• [Exercise description]: Set out each line from the following listing that includes the word "Keep".

• [Records for this task]:

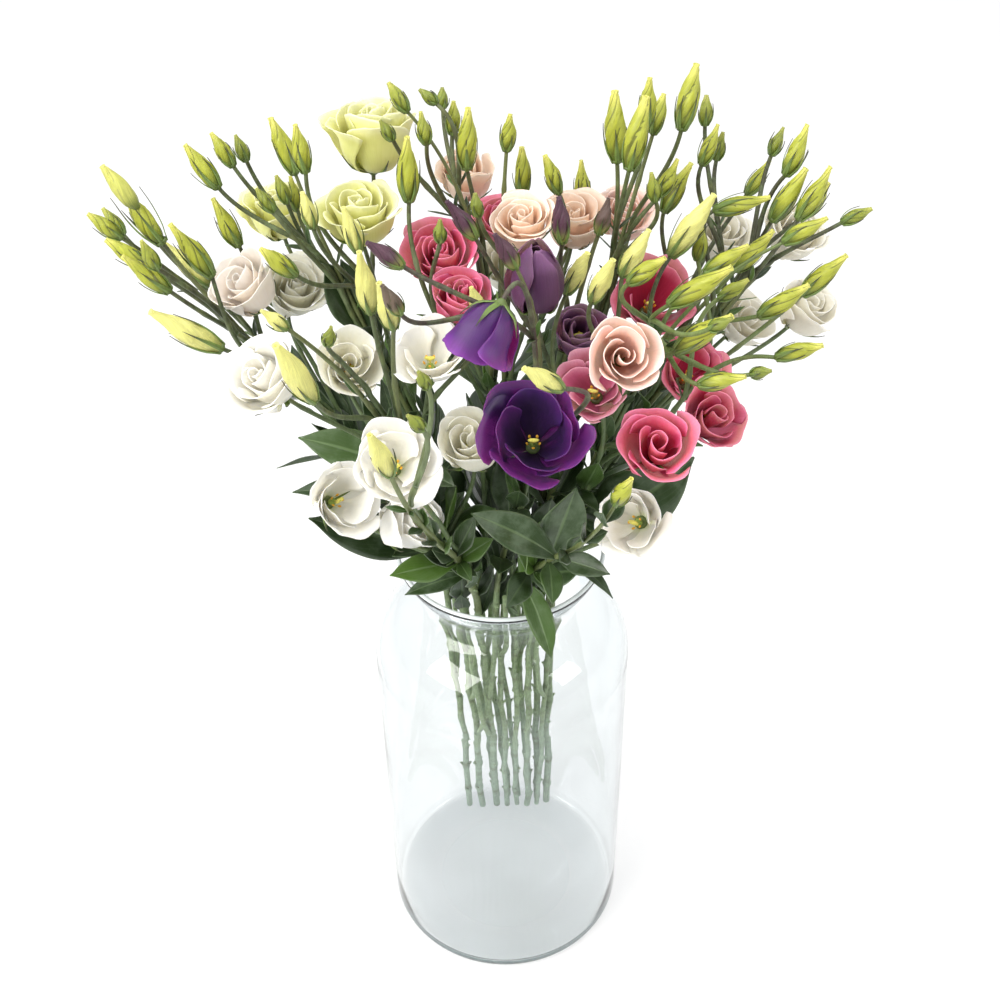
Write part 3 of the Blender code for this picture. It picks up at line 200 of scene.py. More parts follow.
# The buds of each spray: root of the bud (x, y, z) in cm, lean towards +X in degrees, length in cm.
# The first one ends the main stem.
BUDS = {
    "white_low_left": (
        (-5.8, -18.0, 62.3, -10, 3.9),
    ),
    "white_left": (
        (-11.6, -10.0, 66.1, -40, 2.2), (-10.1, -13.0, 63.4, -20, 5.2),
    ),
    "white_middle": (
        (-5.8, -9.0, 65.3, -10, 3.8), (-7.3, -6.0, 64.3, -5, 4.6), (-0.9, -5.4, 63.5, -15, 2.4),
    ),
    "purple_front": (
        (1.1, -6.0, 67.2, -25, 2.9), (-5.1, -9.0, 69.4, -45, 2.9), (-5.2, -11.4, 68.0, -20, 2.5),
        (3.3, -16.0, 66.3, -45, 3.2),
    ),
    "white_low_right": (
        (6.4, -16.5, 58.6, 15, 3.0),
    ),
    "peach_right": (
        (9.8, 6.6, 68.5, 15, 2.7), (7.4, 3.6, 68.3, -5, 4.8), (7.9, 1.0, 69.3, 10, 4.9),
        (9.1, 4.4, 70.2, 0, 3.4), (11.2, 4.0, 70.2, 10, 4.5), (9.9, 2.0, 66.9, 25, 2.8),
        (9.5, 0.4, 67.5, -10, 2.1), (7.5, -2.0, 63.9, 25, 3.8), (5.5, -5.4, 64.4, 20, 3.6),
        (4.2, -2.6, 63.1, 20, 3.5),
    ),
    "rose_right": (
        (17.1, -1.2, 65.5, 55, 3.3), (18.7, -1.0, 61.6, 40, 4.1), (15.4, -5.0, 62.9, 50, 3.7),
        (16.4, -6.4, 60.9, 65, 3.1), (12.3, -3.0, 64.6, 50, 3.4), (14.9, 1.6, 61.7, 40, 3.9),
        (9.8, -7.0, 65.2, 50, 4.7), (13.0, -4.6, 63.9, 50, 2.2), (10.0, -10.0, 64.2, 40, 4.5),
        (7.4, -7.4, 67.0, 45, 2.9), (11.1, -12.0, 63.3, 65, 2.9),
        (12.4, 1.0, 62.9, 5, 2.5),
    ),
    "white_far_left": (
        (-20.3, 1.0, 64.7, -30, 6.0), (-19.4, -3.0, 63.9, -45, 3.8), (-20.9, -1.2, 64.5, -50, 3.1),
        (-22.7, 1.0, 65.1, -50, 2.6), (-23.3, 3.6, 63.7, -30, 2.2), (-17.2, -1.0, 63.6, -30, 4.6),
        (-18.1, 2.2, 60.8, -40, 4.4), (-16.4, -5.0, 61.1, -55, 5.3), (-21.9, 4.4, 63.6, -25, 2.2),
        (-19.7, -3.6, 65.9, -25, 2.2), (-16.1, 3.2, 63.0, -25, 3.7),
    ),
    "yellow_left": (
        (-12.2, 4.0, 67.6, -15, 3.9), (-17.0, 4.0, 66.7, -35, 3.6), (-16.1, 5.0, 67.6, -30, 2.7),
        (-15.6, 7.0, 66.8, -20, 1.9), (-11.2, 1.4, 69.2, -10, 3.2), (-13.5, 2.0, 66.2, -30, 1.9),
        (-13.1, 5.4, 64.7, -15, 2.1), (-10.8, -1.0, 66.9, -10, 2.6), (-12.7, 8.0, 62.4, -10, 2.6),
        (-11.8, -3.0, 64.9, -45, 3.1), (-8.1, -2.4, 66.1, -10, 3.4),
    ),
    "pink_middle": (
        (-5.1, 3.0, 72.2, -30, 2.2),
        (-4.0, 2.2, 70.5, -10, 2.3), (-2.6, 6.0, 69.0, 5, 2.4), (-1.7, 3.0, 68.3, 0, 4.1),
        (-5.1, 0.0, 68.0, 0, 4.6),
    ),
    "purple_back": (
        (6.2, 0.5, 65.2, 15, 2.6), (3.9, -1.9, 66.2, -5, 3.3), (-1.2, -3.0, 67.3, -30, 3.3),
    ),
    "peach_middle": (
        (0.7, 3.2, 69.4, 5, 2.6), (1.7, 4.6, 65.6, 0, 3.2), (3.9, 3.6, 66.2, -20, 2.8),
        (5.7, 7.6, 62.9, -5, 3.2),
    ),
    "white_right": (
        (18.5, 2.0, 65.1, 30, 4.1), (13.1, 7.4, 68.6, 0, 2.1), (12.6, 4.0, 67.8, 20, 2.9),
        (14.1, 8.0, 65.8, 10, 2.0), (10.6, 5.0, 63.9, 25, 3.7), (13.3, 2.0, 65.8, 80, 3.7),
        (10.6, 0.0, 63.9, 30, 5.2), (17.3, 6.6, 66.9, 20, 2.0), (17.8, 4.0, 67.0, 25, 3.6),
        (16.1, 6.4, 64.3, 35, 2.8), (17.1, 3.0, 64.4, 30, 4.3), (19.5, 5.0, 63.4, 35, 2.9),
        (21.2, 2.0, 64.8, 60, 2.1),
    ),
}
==
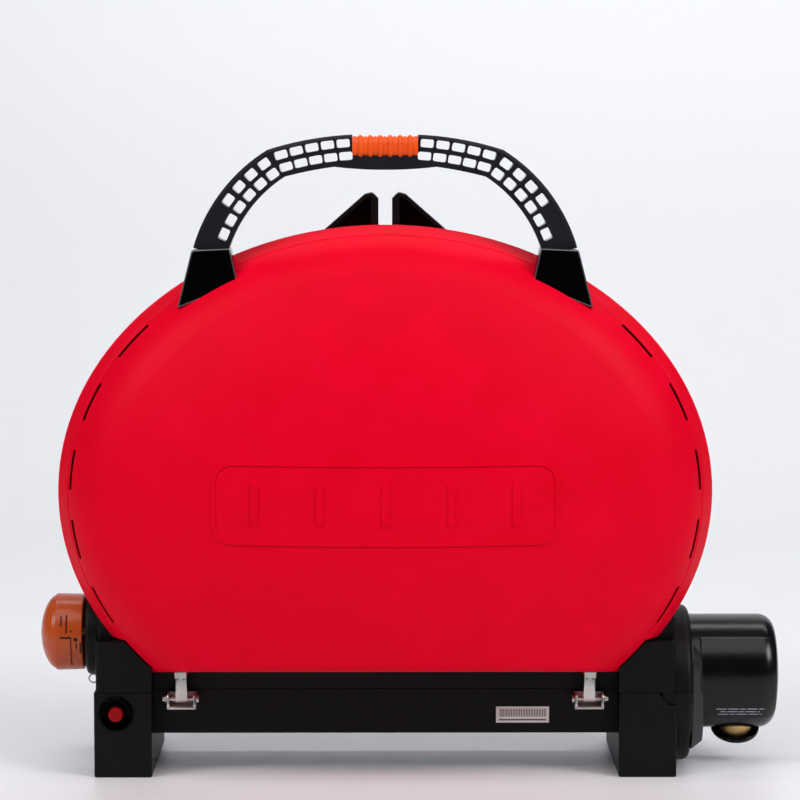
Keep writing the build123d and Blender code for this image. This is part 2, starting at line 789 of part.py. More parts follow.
* * *
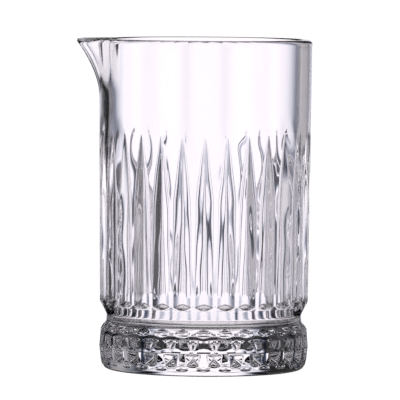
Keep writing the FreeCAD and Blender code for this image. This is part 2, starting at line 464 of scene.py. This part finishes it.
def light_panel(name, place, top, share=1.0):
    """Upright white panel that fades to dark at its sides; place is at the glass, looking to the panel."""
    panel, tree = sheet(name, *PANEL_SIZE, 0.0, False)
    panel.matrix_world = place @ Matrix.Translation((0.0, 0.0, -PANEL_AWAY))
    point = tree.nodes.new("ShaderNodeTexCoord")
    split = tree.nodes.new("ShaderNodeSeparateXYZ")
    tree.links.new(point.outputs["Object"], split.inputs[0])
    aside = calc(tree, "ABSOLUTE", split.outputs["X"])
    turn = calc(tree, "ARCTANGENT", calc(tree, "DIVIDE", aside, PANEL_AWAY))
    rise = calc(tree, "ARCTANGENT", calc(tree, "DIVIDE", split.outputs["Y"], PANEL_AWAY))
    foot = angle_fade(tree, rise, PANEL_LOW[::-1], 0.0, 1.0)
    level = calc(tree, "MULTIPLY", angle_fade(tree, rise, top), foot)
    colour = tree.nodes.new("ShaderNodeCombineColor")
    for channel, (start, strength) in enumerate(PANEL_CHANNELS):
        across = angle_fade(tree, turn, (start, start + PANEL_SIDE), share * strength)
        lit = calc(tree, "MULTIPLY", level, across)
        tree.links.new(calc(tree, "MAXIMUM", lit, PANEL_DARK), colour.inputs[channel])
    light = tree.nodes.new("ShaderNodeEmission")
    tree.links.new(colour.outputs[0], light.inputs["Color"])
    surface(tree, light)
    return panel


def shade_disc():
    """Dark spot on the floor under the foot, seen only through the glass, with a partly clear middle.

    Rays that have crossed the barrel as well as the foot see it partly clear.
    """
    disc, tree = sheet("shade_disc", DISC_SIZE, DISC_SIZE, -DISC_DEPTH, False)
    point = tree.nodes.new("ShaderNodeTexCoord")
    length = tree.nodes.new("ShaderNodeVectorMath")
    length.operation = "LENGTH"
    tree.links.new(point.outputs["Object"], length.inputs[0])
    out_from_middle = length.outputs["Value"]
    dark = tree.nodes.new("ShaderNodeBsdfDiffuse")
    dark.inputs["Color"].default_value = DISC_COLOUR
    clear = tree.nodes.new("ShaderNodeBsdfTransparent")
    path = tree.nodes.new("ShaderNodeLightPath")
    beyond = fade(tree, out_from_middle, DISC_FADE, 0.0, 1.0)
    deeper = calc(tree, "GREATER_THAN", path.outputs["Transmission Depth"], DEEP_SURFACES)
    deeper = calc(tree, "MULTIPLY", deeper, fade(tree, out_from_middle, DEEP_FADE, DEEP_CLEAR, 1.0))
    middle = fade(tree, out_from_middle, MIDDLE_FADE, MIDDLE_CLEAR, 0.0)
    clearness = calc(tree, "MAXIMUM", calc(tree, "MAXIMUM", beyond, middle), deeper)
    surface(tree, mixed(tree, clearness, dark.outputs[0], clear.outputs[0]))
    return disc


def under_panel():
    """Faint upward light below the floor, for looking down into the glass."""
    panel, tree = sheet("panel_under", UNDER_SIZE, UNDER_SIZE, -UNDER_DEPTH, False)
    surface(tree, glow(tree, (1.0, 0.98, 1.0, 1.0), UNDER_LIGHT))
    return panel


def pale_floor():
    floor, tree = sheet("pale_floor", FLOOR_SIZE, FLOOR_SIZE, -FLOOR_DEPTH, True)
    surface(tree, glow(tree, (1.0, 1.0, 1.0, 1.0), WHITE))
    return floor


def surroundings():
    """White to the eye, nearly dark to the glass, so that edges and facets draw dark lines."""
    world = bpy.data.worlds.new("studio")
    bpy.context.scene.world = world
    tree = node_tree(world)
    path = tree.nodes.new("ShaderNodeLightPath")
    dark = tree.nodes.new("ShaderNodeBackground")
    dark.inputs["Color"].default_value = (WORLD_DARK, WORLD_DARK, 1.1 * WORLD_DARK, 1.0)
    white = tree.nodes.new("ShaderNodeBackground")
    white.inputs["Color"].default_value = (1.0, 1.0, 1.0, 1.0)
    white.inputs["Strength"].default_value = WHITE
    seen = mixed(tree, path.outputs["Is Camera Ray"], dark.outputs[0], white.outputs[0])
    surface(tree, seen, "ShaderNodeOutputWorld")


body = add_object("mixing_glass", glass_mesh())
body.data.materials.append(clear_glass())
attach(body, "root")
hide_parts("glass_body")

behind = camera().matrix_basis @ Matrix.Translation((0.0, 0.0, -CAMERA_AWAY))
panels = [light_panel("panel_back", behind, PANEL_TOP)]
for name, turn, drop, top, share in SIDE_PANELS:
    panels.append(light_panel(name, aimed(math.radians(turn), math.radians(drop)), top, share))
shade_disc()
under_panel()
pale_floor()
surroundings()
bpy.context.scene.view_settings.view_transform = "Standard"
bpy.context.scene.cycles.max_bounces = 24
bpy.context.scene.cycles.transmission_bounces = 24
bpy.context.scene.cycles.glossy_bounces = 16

• [Completed exercise]:
Keep writing the build123d and Blender code for this image. This is part 2, starting at line 789 of part.py. More parts follow.
Keep writing the FreeCAD and Blender code for this image. This is part 2, starting at line 464 of scene.py. This part finishes it.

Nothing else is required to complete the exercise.